What you should do: Repeat each line of the material exactly.

Given material:
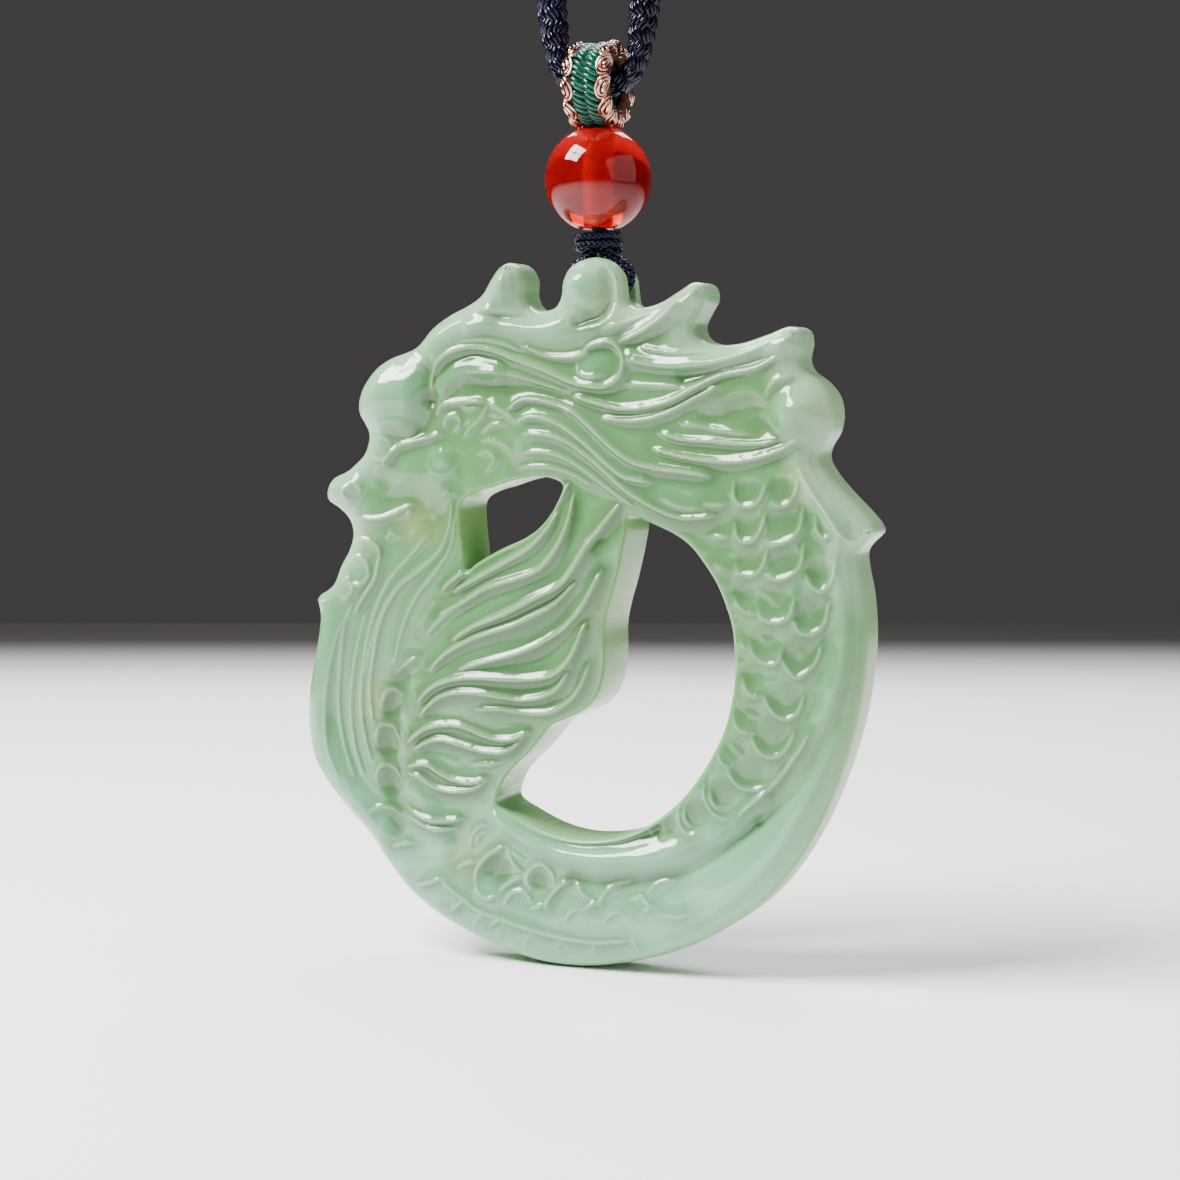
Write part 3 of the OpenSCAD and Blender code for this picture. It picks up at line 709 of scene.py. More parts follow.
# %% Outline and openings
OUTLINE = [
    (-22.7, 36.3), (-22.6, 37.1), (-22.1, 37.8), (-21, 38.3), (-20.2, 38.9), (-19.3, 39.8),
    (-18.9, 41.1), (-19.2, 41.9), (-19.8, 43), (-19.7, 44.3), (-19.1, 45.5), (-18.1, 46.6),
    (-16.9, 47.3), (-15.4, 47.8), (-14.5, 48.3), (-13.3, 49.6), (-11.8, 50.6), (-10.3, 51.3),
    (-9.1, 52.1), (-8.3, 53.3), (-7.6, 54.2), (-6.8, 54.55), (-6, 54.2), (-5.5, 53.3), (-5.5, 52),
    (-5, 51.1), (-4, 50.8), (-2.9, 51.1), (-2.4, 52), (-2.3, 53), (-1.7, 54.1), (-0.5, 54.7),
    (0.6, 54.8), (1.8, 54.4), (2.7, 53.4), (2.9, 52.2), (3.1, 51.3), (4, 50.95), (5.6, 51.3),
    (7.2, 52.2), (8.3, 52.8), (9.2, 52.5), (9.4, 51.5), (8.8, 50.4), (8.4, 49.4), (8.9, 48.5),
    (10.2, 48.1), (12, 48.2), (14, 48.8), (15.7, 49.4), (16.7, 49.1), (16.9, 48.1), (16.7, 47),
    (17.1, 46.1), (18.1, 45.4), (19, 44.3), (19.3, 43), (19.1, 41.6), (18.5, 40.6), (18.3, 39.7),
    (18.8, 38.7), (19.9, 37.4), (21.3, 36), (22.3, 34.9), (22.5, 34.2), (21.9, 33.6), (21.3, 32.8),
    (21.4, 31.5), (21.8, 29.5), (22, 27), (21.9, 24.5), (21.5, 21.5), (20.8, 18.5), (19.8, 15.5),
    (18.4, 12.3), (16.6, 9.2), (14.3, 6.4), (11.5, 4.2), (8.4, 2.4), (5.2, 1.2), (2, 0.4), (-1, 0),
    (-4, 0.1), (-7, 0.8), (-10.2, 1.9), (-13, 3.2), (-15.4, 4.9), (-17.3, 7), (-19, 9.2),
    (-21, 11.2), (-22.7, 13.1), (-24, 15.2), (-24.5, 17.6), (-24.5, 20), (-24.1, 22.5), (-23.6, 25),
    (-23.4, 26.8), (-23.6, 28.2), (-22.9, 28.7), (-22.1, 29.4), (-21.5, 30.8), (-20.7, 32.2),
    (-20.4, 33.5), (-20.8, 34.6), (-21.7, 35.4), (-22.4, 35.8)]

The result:
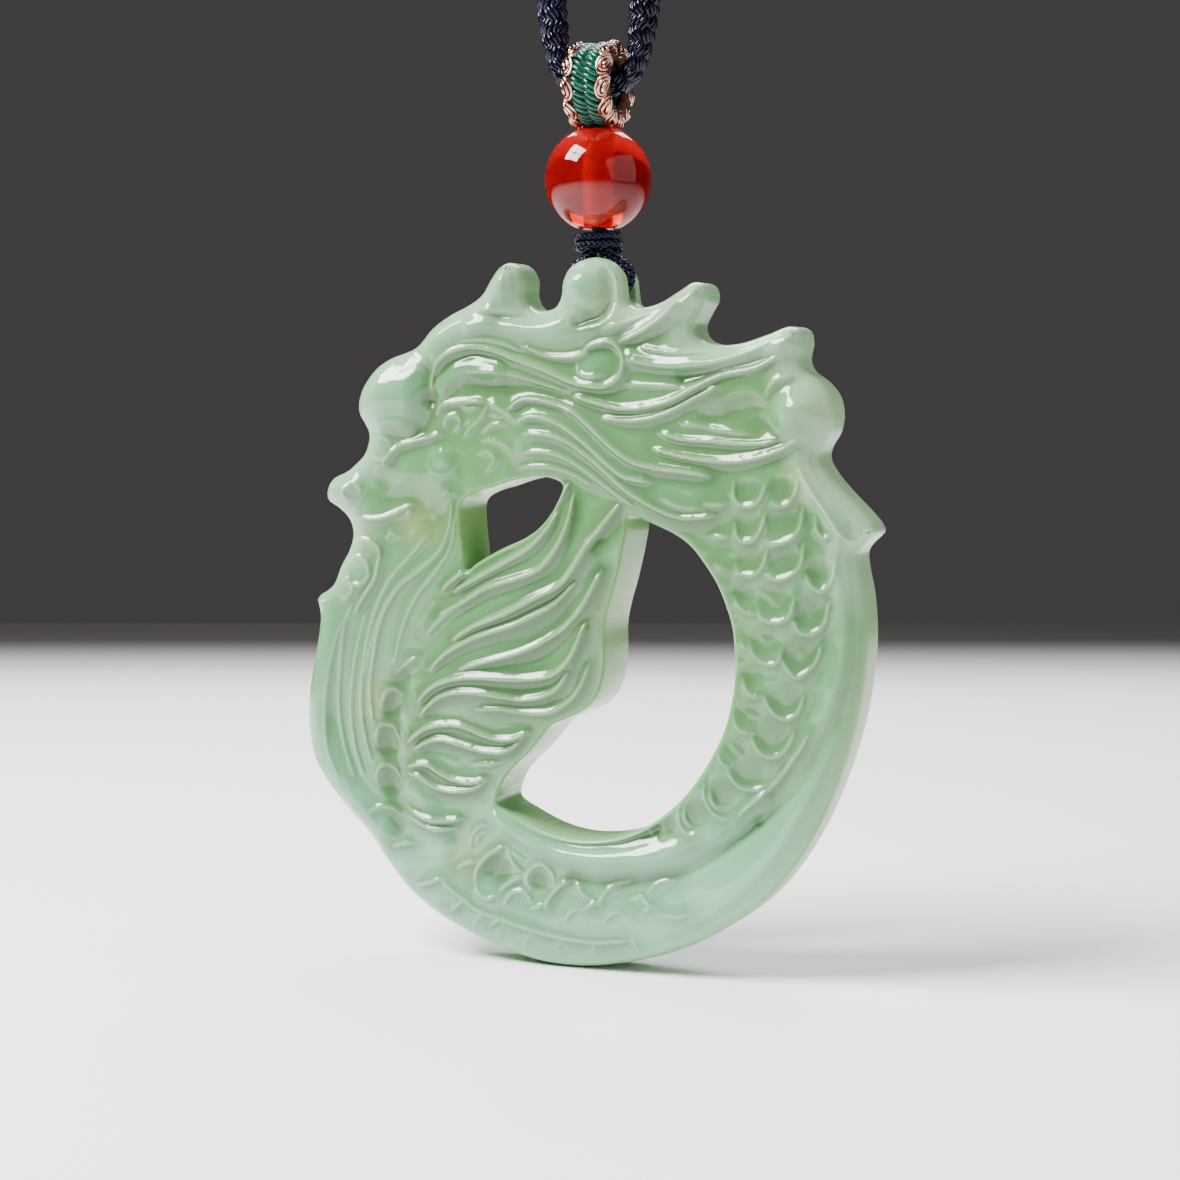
Write part 3 of the OpenSCAD and Blender code for this picture. It picks up at line 709 of scene.py. More parts follow.
# %% Outline and openings
OUTLINE = [
    (-22.7, 36.3), (-22.6, 37.1), (-22.1, 37.8), (-21, 38.3), (-20.2, 38.9), (-19.3, 39.8),
    (-18.9, 41.1), (-19.2, 41.9), (-19.8, 43), (-19.7, 44.3), (-19.1, 45.5), (-18.1, 46.6),
    (-16.9, 47.3), (-15.4, 47.8), (-14.5, 48.3), (-13.3, 49.6), (-11.8, 50.6), (-10.3, 51.3),
    (-9.1, 52.1), (-8.3, 53.3), (-7.6, 54.2), (-6.8, 54.55), (-6, 54.2), (-5.5, 53.3), (-5.5, 52),
    (-5, 51.1), (-4, 50.8), (-2.9, 51.1), (-2.4, 52), (-2.3, 53), (-1.7, 54.1), (-0.5, 54.7),
    (0.6, 54.8), (1.8, 54.4), (2.7, 53.4), (2.9, 52.2), (3.1, 51.3), (4, 50.95), (5.6, 51.3),
    (7.2, 52.2), (8.3, 52.8), (9.2, 52.5), (9.4, 51.5), (8.8, 50.4), (8.4, 49.4), (8.9, 48.5),
    (10.2, 48.1), (12, 48.2), (14, 48.8), (15.7, 49.4), (16.7, 49.1), (16.9, 48.1), (16.7, 47),
    (17.1, 46.1), (18.1, 45.4), (19, 44.3), (19.3, 43), (19.1, 41.6), (18.5, 40.6), (18.3, 39.7),
    (18.8, 38.7), (19.9, 37.4), (21.3, 36), (22.3, 34.9), (22.5, 34.2), (21.9, 33.6), (21.3, 32.8),
    (21.4, 31.5), (21.8, 29.5), (22, 27), (21.9, 24.5), (21.5, 21.5), (20.8, 18.5), (19.8, 15.5),
    (18.4, 12.3), (16.6, 9.2), (14.3, 6.4), (11.5, 4.2), (8.4, 2.4), (5.2, 1.2), (2, 0.4), (-1, 0),
    (-4, 0.1), (-7, 0.8), (-10.2, 1.9), (-13, 3.2), (-15.4, 4.9), (-17.3, 7), (-19, 9.2),
    (-21, 11.2), (-22.7, 13.1), (-24, 15.2), (-24.5, 17.6), (-24.5, 20), (-24.1, 22.5), (-23.6, 25),
    (-23.4, 26.8), (-23.6, 28.2), (-22.9, 28.7), (-22.1, 29.4), (-21.5, 30.8), (-20.7, 32.2),
    (-20.4, 33.5), (-20.8, 34.6), (-21.7, 35.4), (-22.4, 35.8)]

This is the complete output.